The security chief for Chicago Public Schools vowed Monday to absorb a $5 million cut in annual security funding with no further cuts in the 153 uniformed police officers permanently assigned to high schools.
“We will not be impacting the number of full-time officers we have inside schools today,” chief safety and security officer Jadine Chou said in the wake of the Connecticut school massacre.
Chou acknowledged that the school security budget has been reduced — from $18 million a year ago to $13 million this year.
Asked how she plans to absorb that $5 million cut without reducing the number of officers, “We’re still working with the police and exploring other avenues that can accomplish the same goal.
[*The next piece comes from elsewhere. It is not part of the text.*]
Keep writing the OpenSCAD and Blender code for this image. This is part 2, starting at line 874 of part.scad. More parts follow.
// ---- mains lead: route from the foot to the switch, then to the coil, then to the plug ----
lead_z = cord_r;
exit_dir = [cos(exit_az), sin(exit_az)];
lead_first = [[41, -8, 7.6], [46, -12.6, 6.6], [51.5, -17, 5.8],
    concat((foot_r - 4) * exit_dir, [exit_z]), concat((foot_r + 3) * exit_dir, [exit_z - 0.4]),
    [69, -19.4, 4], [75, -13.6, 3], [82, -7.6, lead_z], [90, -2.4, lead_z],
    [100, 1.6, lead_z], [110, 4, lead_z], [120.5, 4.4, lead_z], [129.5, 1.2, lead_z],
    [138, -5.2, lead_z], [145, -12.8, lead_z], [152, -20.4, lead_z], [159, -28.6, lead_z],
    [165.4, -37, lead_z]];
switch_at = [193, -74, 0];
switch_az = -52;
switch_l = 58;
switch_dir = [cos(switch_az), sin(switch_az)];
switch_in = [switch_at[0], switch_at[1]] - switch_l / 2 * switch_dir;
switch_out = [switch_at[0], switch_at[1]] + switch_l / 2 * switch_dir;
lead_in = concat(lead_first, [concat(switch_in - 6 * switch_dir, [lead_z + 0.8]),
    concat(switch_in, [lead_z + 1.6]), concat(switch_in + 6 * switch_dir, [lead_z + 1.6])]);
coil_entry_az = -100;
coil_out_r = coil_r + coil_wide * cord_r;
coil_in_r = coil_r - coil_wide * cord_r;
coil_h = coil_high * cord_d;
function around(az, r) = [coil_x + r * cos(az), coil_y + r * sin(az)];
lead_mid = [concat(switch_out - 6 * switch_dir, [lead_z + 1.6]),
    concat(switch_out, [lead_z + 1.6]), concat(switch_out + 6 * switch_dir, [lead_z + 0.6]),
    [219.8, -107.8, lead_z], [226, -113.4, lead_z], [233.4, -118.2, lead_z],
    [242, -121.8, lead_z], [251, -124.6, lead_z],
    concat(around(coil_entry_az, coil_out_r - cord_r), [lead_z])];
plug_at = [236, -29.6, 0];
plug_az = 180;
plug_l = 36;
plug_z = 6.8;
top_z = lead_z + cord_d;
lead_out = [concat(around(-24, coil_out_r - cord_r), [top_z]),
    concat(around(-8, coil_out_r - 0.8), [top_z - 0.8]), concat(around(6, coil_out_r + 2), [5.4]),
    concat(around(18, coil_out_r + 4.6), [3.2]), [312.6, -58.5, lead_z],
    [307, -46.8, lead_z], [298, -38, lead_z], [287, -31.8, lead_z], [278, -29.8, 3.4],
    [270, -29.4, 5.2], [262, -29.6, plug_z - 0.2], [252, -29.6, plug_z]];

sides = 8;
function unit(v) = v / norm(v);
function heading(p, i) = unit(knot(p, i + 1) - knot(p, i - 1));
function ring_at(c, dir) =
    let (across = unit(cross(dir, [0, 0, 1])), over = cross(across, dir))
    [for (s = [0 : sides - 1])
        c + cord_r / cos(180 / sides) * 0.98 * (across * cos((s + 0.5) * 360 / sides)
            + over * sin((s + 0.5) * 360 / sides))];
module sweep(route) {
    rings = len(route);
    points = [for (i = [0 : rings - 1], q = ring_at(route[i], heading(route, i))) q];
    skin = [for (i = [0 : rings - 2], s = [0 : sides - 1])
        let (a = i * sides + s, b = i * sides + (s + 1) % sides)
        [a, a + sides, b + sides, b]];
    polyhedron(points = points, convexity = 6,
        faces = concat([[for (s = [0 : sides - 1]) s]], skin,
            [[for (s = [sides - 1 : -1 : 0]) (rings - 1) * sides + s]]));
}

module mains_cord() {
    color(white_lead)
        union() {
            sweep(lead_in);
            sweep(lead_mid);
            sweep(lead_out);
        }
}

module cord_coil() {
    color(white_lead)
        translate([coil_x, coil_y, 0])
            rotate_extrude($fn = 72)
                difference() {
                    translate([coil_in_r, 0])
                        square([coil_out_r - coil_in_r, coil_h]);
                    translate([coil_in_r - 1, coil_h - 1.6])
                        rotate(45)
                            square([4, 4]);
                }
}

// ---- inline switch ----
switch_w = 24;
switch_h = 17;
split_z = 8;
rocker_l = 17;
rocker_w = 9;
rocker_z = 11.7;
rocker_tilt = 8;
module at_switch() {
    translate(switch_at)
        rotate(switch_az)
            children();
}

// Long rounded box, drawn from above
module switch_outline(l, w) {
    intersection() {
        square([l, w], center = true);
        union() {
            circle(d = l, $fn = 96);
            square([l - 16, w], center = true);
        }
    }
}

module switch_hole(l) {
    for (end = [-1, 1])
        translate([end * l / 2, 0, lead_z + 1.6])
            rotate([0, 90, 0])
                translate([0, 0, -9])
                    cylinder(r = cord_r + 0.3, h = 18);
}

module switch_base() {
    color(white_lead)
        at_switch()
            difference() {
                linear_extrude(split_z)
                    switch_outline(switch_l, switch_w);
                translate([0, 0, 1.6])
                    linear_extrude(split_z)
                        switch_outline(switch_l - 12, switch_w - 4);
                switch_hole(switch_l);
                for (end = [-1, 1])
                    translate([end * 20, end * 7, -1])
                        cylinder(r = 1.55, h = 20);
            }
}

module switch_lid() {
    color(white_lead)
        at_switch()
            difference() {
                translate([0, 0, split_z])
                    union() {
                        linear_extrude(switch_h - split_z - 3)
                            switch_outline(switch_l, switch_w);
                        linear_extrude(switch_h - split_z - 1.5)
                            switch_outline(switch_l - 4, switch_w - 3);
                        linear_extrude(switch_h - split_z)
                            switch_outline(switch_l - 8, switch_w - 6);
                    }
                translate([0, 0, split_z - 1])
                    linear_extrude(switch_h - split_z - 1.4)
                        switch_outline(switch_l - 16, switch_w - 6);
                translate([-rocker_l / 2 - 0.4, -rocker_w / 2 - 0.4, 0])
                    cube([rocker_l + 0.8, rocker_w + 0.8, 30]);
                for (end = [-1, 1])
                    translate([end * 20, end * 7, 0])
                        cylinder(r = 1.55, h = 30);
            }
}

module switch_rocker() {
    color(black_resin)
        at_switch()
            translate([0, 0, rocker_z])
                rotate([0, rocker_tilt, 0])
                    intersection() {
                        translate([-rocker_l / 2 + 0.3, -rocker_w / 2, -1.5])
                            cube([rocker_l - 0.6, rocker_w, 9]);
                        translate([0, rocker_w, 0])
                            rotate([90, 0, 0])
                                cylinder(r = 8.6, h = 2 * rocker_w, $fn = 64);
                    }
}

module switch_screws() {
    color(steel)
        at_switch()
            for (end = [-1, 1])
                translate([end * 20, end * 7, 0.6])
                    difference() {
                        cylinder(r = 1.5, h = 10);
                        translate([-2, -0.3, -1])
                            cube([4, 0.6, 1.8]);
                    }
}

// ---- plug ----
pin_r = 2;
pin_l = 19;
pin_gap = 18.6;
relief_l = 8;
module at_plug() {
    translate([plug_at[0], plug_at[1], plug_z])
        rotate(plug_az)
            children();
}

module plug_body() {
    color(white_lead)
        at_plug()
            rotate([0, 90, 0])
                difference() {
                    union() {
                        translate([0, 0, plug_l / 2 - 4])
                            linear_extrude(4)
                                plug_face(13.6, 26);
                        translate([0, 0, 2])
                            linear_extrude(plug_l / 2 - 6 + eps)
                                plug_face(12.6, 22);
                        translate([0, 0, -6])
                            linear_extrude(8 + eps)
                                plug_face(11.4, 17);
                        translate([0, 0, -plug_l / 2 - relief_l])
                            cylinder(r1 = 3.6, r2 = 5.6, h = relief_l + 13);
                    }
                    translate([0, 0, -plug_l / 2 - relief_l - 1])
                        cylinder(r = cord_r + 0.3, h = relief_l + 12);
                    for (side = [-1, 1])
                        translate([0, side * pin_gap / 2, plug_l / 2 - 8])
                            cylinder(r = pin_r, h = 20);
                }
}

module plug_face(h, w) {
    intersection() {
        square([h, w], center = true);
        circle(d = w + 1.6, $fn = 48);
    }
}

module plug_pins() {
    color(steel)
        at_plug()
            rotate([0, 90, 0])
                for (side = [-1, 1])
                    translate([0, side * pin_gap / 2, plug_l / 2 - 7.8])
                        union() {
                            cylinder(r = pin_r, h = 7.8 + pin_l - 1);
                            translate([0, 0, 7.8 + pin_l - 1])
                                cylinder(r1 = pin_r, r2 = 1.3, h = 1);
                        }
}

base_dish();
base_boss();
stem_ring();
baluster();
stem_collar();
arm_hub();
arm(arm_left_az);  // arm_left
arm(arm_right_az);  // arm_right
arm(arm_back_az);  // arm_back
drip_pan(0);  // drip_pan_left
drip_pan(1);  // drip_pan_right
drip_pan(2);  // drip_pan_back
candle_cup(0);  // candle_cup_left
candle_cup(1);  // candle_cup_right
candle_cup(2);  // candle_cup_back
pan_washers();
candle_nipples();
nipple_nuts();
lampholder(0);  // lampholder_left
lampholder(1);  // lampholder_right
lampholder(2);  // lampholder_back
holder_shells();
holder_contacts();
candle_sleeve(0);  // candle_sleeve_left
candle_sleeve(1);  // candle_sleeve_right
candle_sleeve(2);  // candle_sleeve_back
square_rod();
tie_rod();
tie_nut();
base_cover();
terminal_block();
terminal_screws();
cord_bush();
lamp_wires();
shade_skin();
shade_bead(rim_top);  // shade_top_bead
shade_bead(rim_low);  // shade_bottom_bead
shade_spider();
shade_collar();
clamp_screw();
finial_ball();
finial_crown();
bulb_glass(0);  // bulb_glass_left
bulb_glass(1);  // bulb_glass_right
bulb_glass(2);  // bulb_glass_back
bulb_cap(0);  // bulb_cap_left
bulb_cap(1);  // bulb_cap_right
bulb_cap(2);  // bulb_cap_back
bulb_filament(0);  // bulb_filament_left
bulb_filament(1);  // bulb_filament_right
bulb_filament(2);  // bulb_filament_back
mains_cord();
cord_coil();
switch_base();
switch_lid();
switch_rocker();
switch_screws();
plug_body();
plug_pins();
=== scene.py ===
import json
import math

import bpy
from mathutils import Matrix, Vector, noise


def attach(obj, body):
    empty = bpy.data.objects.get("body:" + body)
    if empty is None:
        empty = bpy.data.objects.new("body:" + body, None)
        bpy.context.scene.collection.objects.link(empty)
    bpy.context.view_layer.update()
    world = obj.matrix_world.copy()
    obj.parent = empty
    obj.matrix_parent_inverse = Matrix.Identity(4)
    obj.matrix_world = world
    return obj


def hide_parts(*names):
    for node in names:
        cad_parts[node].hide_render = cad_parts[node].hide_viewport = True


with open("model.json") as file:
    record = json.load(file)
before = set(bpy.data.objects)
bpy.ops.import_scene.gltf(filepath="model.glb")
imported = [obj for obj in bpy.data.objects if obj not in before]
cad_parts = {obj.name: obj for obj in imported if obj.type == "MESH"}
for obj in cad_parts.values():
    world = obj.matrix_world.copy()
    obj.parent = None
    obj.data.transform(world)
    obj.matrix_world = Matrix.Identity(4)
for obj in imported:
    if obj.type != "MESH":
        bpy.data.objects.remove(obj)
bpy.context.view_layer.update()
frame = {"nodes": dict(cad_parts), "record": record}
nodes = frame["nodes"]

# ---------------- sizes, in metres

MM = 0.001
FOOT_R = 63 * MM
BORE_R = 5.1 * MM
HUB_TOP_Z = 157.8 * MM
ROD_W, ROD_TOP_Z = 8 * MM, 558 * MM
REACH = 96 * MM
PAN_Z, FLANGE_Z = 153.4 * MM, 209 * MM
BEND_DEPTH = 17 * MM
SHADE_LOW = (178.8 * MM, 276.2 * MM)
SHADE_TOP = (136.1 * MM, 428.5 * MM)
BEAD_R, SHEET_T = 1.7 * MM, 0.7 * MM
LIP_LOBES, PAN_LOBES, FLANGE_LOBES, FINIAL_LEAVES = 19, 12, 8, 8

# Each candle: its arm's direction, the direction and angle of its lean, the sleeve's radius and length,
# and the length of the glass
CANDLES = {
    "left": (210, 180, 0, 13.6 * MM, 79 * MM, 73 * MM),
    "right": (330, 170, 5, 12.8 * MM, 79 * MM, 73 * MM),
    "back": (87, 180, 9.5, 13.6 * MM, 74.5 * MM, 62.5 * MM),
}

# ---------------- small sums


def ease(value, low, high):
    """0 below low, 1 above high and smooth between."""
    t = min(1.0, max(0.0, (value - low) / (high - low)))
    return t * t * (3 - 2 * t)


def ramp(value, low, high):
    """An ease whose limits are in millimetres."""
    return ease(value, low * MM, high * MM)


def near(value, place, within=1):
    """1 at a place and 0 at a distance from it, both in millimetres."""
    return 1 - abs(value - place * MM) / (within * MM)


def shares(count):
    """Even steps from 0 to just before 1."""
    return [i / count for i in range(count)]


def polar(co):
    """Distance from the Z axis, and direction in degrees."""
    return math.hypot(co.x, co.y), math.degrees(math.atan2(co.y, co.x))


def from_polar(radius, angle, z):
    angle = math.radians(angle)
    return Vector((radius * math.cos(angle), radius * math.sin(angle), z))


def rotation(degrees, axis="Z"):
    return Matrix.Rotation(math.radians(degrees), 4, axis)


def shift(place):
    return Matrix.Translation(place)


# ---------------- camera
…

Other efficiencies,” she said, refusing to reveal specifics.
“It is my charge to make the appropriate allocation changes. I’m not prepared to discuss how we will do that. But we will do it while maintaining the level of safety. That will not include reducing police presence inside the schools.”
Last year, high schools were offered $25,000 in cash for every police officer they agreed to give up in a move that CPS hoped would reduce the number of officers permanently assigned to high schools from 200 to 60. That would have freed 140 officers for street duty.
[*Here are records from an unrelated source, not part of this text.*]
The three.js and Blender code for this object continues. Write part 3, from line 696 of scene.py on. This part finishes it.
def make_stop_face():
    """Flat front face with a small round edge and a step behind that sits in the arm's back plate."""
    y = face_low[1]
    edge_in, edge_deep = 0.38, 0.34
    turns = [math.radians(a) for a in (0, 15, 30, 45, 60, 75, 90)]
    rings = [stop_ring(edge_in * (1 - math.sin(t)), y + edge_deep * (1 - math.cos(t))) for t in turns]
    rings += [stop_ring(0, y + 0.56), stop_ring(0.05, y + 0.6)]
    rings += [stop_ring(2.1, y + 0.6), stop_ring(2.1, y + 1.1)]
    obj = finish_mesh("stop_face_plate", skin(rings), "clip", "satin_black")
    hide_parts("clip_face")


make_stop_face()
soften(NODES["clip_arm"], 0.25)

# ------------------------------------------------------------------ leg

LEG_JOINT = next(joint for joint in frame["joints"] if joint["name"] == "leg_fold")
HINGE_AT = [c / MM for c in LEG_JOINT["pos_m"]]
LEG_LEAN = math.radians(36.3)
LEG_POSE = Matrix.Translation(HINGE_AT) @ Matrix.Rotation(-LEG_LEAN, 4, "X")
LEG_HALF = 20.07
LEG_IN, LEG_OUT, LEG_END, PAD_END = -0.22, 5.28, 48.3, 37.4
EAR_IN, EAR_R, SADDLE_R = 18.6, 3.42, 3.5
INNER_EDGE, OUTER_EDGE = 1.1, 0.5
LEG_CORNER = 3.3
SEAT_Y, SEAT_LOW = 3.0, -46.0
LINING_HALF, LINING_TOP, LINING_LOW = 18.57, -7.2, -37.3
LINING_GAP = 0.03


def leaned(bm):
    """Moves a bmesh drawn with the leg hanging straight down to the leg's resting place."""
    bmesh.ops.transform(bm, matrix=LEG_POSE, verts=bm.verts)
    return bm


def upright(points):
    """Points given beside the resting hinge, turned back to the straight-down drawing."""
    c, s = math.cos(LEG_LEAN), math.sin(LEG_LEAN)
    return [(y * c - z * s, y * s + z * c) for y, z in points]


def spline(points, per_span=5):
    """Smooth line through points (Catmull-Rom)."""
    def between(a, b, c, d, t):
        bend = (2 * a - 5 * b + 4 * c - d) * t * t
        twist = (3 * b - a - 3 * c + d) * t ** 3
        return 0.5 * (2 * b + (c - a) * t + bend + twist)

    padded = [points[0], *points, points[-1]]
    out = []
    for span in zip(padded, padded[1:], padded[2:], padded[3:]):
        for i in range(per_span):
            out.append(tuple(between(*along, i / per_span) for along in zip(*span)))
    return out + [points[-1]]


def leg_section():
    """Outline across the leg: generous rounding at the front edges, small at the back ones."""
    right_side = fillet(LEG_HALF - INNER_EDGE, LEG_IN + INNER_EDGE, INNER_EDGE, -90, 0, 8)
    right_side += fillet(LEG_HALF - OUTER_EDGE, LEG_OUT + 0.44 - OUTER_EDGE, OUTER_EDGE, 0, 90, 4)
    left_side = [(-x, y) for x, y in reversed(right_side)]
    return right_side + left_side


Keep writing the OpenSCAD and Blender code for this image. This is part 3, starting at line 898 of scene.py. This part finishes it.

At the time, Mayor Rahm Emanuel said he was not certain whether every high school needed two uniformed officers stationed inside at a cost of $25 million or whether there was another, more cost-effective way to provide the same level of security.
The second look by a school system drowning in red ink was prompted by a tripling in the annual tab for police service.
“They’re asking some fundamental questions that need to be asked. Just because it was done in the past doesn’t mean it was the right way to do it or the most cost-effective way to do it,” the mayor said at the time.
“Schools are different. Student bodies are different. The officers are different. How do we achieve the level of safety I want across every school, regardless of where it is, and what is the best way to achieve it?”